§ **Instructions for the task**: Every line holding the string "scene" should be gathered.

§ **Source records**:
==*==

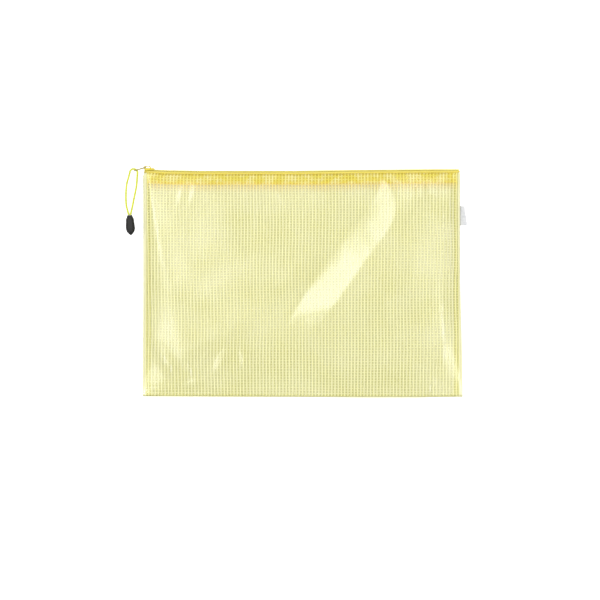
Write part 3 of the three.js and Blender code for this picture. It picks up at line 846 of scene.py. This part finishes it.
def seamStrip(name, side):
    # the two turned edges as a leaf that thins by half as v^3 towards its inner edge, which sine waves of (size,
    # length, phase) ripple
    y = np.linspace(pouch["seamLowY"], pouch["wallTopY"], 120)
    v = np.linspace(0, 1, 9)[None]
    ripple = sum(size * np.sin(y / length + phase) for size, length, phase in seam["ripples"])
    x = side * ((halfWidth(y) - seam["inset"])[:, None] - v * (seam["allowance"] + ripple)[:, None])
    yy = np.broadcast_to(y[:, None], x.shape)
    z = seamMiddle(y)[:, None] + 0 * x
    thin = seam["halfThickness"] * (1 - 0.5 * v**3)
    outer, inner = (np.stack([x, yy, z + turn * thin], -1) for turn in (1, -1))
    return closedSheet(name, outer, inner, weaveUv(x, yy))


finish(setRim(settled(seamStrip("leftSeam", -1))), seamFilm, "pouch", "film", "left_seam")
finish(setRim(settled(seamStrip("rightSeam", 1))), seamFilm, "pouch", "film", "right_seam")
print("seams ready")


# Zipper

# edgeGlow and the pair after it are where the peach edge line and the pale bend start and are whole, in millimetres
# across the tape; the pale bend is painted light that lifts the shade in the tape's bend. dividerIn and exitIn are
# how far inside the slider's ends the coils start and stop spreading.
zipper = {
    "tapeWidth": 16 * mm, "tapeThickness": 0.5 * mm, "tapeOffset": 5.15 * mm, "tapeSplit": 2.4 * mm,
    "tapeBackY": 117.3 * mm, "tapeEnd": 0.6 * mm, "stubEnd": 1.6 * mm, "bend": 0.3 * mm, "room": 0.08 * mm,
    "pitch": 1.5 * mm, "coilHeight": 2.15 * mm, "coilReach": 0.35 * mm, "coilHalf": 2.95 * mm, "coilEnd": 1.6 * mm,
    "wire": 0.66 * mm, "turnSteps": 14, "squareness": 0.7, "swell": 0.16, "sliderLeft": -167.2 * mm,
    "sliderLength": 11 * mm, "spread": 1.15 * mm, "dividerIn": 2.6 * mm, "exitIn": 2.2 * mm,
    "edgeGlow": (13.2, 16.0), "paintedBendLight": (6.4, 5.4), "stubDrop": 0.3 * mm, "stubRun": 2 * mm, "tapeSteps": 220,
}


def zipperTape(name, side):
    # one leaf: flat under the coil, a quarter turn, then down inside the wall, never nearer to its film than room;
    # the ends are cut short. The uv is in millimetres along and across the tape
    end, wide = (pouch["topWidth"] / 2 - zipper[key] for key in ("tapeEnd", "stubEnd"))
    flat = zipper["tapeOffset"] - zipper["tapeSplit"] / 2
    bottom = zipper["tapeBackY"] - (zipper["tapeWidth"] - flat)
    bendY, bendZ = zipper["tapeBackY"] - zipper["bend"], zipper["tapeOffset"] - zipper["bend"]
    stub, full = bendY - zipper["stubDrop"], wide - zipper["stubRun"]
    x = np.concatenate([[-end, -wide], np.linspace(-full, full, zipper["tapeSteps"]), [wide, end]])
    low = np.interp(np.abs(x), [0, full, wide, end], [bottom, bottom, stub, stub])[:, None]
    heightAt = frontHeight if side > 0 else backHeight
    turn = np.linspace(0, np.pi / 2, 7)
    layers = []
    for offset in (zipper["tapeThickness"], 0.0):
        radius = zipper["bend"] + offset
        profileY = np.concatenate([np.full(4, zipper["tapeBackY"] + offset), bendY + radius * np.cos(turn)])
        profileZ = np.concatenate([np.linspace(zipper["tapeSplit"] / 2, bendZ, 5)[:-1], bendZ + radius * np.sin(turn),
                                   np.full(9, zipper["tapeOffset"] + offset)])
        wallY = profileY[-1] + (low - profileY[-1]) * np.linspace(0, 1, 10)[None, 1:]
        yy = np.concatenate([np.broadcast_to(profileY, (len(x), len(profileY))), wallY], 1)
        xx = np.broadcast_to(x[:, None], yy.shape)
        wall = heightAt(xx, np.minimum(yy, pouch["wallTopY"]), pouch["film"])
        room = zipper["room"] + zipper["tapeThickness"] - offset
        zz = side * np.minimum(side * (pouch["chainZ"] + side * profileZ[None]), side * wall - room)
        layers.append(np.stack([xx, yy, zz], -1))
    steps = np.linalg.norm(np.diff(layers[0][len(x) // 3], axis=0), axis=1)
    across = np.concatenate([[0], np.cumsum(steps)])
    return closedSheet(name, *layers, np.stack(np.broadcast_arrays(layers[0][..., 0] / mm, across / mm), -1))


def tapeMaterial():
    # ribbed tape: herringbone from two slanting waves, a pale bend of painted light that lifts the bend's shade, and
    # a peach edge line, all by the uv's millimetres
    kit = materialKit("wovenTape", Roughness=0.8, Sheen_Weight=0.25)
    uv = kit.uv()
    rib = kit.texture("Wave", uv, Scale=0.9, Distortion=0.6)
    slanted = kit.node("Mapping", uv, Rotation=(0, 0, 0.6)).outputs[0]
    both = kit.maths("MULTIPLY", rib, kit.texture("Wave", slanted, Scale=1.6, Distortion=0.3))
    across = kit.node("SeparateXYZ", uv).outputs["Y"]
    colour = kit.ramp(both, [(0.0, linear(208, 178, 14)), (0.6, linear(234, 210, 42))])
    colour = kit.mix(kit.share(across, *zipper["edgeGlow"]), colour, linear(247, 194, 64))
    # painted light: the tape is paler from its coil edge through the bend, lifting the shade that falls there
    colour = kit.mix(kit.share(across, *zipper["paintedBendLight"]), colour, linear(226, 208, 96))
    return kit.done(colour, both, 0.5, 0.12 * mm)


def spreadAt(x):
    # the coils' shift round the slider's divider: all of it up to the divider, none from the slider's right mouth
    left = zipper["sliderLeft"] + zipper["dividerIn"]
    right = zipper["sliderLeft"] + zipper["sliderLength"] - zipper["exitIn"]
    return zipper["spread"] * (1 - smoothStep(x, left, right))


def squared(wave):
    # a wave with flatter crests: its size to the power of squareness
    return np.sign(wave) * np.abs(wave) ** zipper["squareness"]


def coil(name, side, shift):
    # a flattened spiral: x climbs one pitch a turn, z and y follow a squared-off ellipse, and the wire swells at the
    # heads, where the two halves mesh
    start, end = -pouch["topWidth"] / 2 + shift, pouch["topWidth"] / 2 - zipper["coilEnd"]
    turns = (end - start) / zipper["pitch"]
    t = np.linspace(0, turns, int(turns * zipper["turnSteps"]))
    a = 2 * np.pi * t
    x = start + t * zipper["pitch"]
    wire = zipper["wire"] / 2
    low, high = -zipper["coilReach"] + wire, zipper["coilHalf"] - wire
    z = (low + high) / 2 + (high - low) / 2 * squared(np.cos(a)) + spreadAt(x)
    y = pouch["chainFaceY"] - zipper["coilHeight"] / 2 + (zipper["coilHeight"] / 2 - wire) * squared(np.sin(a))
    path = np.stack([x, y, pouch["chainZ"] + side * z], -1)
    head = 1 + zipper["swell"] * np.clip(-np.cos(a), 0, 1) ** 6
    return sweptTubes(name, path, *pathFrame(path, (1.0, 0, 0)), wire * head[:, None, None] * circle(6))


tapeCloth = tapeMaterial()
coilPlastic = mouldedMaterial("coilFilament", [(0.3, linear(236, 228, 112)), (0.7, linear(248, 242, 140))],
                              (60.0, 4.0), (2200.0, 2.0), (0.15, 0.03 * mm), Roughness=0.5)
finish(settled(zipperTape("backTape", -1)), tapeCloth, "pouch", "tape", "back_tape")
opens(finish(settled(zipperTape("frontTape", 1)), tapeCloth, None, "tape", "front_tape"))
finish(settled(coil("backCoil", -1, 0.9 * mm)), coilPlastic, "pouch", "coil", "back_coil")
opens(finish(settled(coil("frontCoil", 1, 1.65 * mm)), coilPlastic, None, "coil", "front_coil"))
print("zipper ready")


# Stitches that hold the tapes to the walls

stitch = {"pitch": 2.6 * mm, "length": 1.5 * mm, "lift": 0.22 * mm, "radius": 0.26 * mm, "row": 1.1 * mm,
          "end": 156 * mm, "underLift": 0.14 * mm}


def stitches(name, side):
    # short threads in a row below the wall's top, each a bow of lift (1/4 - 0.9 t^2) off the film, t from -1 to 1
    middles = np.arange(-stitch["end"], stitch["end"], stitch["pitch"])[:, None]
    t = np.linspace(-1, 1, 7)[None]
    x = middles + t * stitch["length"] / 2
    y = np.full_like(x, pouch["wallTopY"] - stitch["row"])
    bow = stitch["lift"] * (0.25 - t**2 * 0.9)
    z = frontHeight(x, y) + bow if side > 0 else backHeight(x, y) - bow + stitch["underLift"]
    paths = np.stack([x, y, z], -1)
    return sweptTubes(name, paths, *pathFrame(paths, (0, 0, 1.0)), stitch["radius"] * circle(6))


thread = yarnMaterial("sewingThread", linear(196, 166, 30), linear(166, 134, 12))
opens(finish(settled(stitches("frontStitches", 1)), thread, None, "tape"))
finish(settled(stitches("backStitches", -1)), thread, "pouch", "tape")


# Slider and pull tab

def enamelMaterial(name, dark, middle, light):
    # baked enamel over a die casting, with a fine orange peel
    return mouldedMaterial(name, [(0.28, dark), (0.6, middle), (0.85, light)], (160.0, 4.0), (700.0, 3.0),
                           (0.2, 0.05 * mm), Roughness=0.4, Coat_Weight=0.25, Coat_Roughness=0.12)


enamel = enamelMaterial("yellowEnamel", linear(184, 166, 14), linear(220, 202, 26), linear(242, 228, 60))
# painted shade: the tab takes the slider's yellow enamel darkened to ochre
tabShadedEnamel = enamelMaterial("tabEnamelPaintedShade", linear(108, 97, 4), linear(144, 131, 8), linear(178, 165, 24))
finish(softEdged("sliderBody", "slider_body", 0.14 * mm), enamel, "slider", "enamel", "slider_body")
finish(softEdged("pullTab", "pull_tab", 0.14 * mm), tabShadedEnamel, "tab", "enamel", "pull_tab")
print("slider ready")


# Blank ribbon tab

# root is how far inside the seam the ribbon starts and rootHalf half of its height there; slant draws one end of its
# fold further out, where the loop also opens by open.
label = {"middleY": 71.1 * mm, "length": 20.4 * mm, "reach": 5.2 * mm, "ribbon": 0.22 * mm, "open": 0.5 * mm,
         "root": 0.4 * mm, "rootHalf": 0.2 * mm, "bend": 0.3 * mm, "lift": 0.05 * mm, "slant": 2.2 * mm}


def labelTab():
    # a loop of ribbon: out along the top leaf, a half turn, and back along the lower leaf; it follows the seam's lean
    v = np.linspace(-1, 1, 25)[:, None]
    turn = np.linspace(np.pi / 2, -np.pi / 2, 9)[None]
    straight = np.linspace(0, 1, 8, endpoint=False)[None]
    radius = label["bend"] + 0.5 * label["open"] * smoothStep(-v, 0.2, 1.0)
    topX = straight * (label["reach"] - radius)
    topZ = label["rootHalf"] + (radius - label["rootHalf"]) * smoothStep(straight, 0.0, 0.7)
    x = np.concatenate([topX, label["reach"] - radius + radius * np.cos(turn), topX[:, ::-1]], 1)
    z = np.concatenate([topZ, radius * np.sin(turn), -topZ[:, ::-1]], 1)
    slope = np.gradient(np.stack([x, z], -1), axis=1)
    inward = normalised(np.stack([slope[..., 1], -slope[..., 0]], -1))
    y = label["middleY"] + v * label["length"] / 2 + 0 * x
    slant = label["slant"] * smoothStep(-v, -1.0, 1.0) * (x / label["reach"])
    layers = []
    for depth in (0.0, label["ribbon"]):
        xx = halfWidth(y) - label["root"] + x + inward[..., 0] * depth + slant
        layers.append(np.stack([xx, y, pouch["foldRadius"] + label["lift"] + z + inward[..., 1] * depth], -1))
    arc = np.concatenate([[0], np.cumsum(np.linalg.norm(np.diff(layers[0][12], axis=0), axis=1))])
    return closedSheet("labelTab", *layers, np.stack(np.broadcast_arrays(arc / mm, y / mm), -1))


def ribbonMaterial():
    # plain satin ribbon: fine ribs across, faint grey drift, nothing printed
    kit = materialKit("satinRibbon", Roughness=0.5, Sheen_Weight=0.3)
    uv = kit.uv()
    rib = kit.texture("Wave", uv, Scale=2.4, Distortion=0.2, bands_direction="Y")
    cloud = kit.texture("Noise", uv, Scale=0.35, Detail=3.0)
    colour = kit.ramp(cloud, [(0.3, linear(194, 196, 200)), (0.7, linear(218, 219, 222))])
    return kit.done(colour, rib, 0.4, 0.06 * mm)


finish(labelTab(), ribbonMaterial(), "pouch", "ribbon", "label_tab")
print("label ready")


# Table and light

def tableMaterial():
    # a pale top that takes the pouch's shadow, with a white glow for the camera, reflections and see-through rays
    kit = materialKit("paleTable")
    kit.nodes.remove(kit.shader)
    top = kit.node("BsdfDiffuse", (0.8, 0.8, 0.8)).outputs[0]
    glow = kit.node("Emission", (1, 1, 1), 0.8).outputs[0]
    path = kit.node("LightPath")
    mirrored = kit.maths("MAXIMUM", path.outputs["Is Camera Ray"], path.outputs["Is Glossy Ray"])
    direct = kit.maths("MAXIMUM", mirrored, path.outputs["Is Transmission Ray"])
    both = kit.node("AddShader", top, glow).outputs[0]
    out = kit.node("MixShader", direct, top, both).outputs[0]
    kit.feed(kit.nodes["Material Output"].inputs["Surface"], out)
    return kit.material


tableTop = {"half": 3, "below": 0.03 * mm}
far, under = tableTop["half"], -tableTop["below"]
corners = [(-far, -far, under), (far, -far, under), (far, far, under), (-far, far, under)]
table = putMesh("table", corners, [[0, 1, 2, 3]])
table.data.materials.append(tableMaterial())

light = {  # place and size in metres, power in watts
    "bandLamp": {"place": (-0.68, 0.37, 2.45), "size": (0.42, 0.96), "power": 15.4},
    "rightLamp": {"place": (1.0, -0.6, 2.45), "size": (0.4, 0.4), "power": 6},
    "leftLamp": {"place": (-0.8, -0.6, 2.45), "size": (0.5, 0.5), "power": 7},
    "keyLamp": {"place": (0.9, 1.4, 2.2), "size": (1.4, 1.4), "power": 24},
}
roomGlow = 0.685


def addLamp(name, place, size, power):
    # a flat lamp facing straight down, so that its sides stay along the pouch's
    data = bpy.data.lights.new(name, "AREA")
    data.shape = "RECTANGLE"
    data.size, data.size_y = size
    data.energy = power
    linked(bpy.data.objects.new(name, data)).location = place


for name, lamp in light.items():
    addLamp(name, **lamp)
world = bpy.data.worlds.new("paleRoom")
world.use_nodes = True
world.node_tree.nodes["Background"].inputs[0].default_value = (1, 1, 1, 1)
world.node_tree.nodes["Background"].inputs[1].default_value = roomGlow
bpy.context.scene.world = world
bpy.context.scene.view_settings.view_transform = "Standard"
print("light ready")
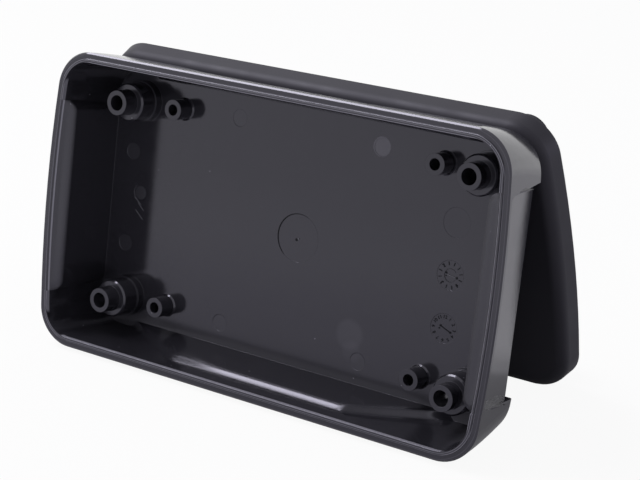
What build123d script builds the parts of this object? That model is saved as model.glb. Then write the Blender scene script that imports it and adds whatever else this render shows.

==*==

§ **Response to this exercise**:
Write part 3 of the three.js and Blender code for this picture. It picks up at line 846 of scene.py. This part finishes it.
bpy.context.scene.world = world
bpy.context.scene.view_settings.view_transform = "Standard"
What build123d script builds the parts of this object? That model is saved as model.glb. Then write the Blender scene script that imports it and adds whatever else this render shows.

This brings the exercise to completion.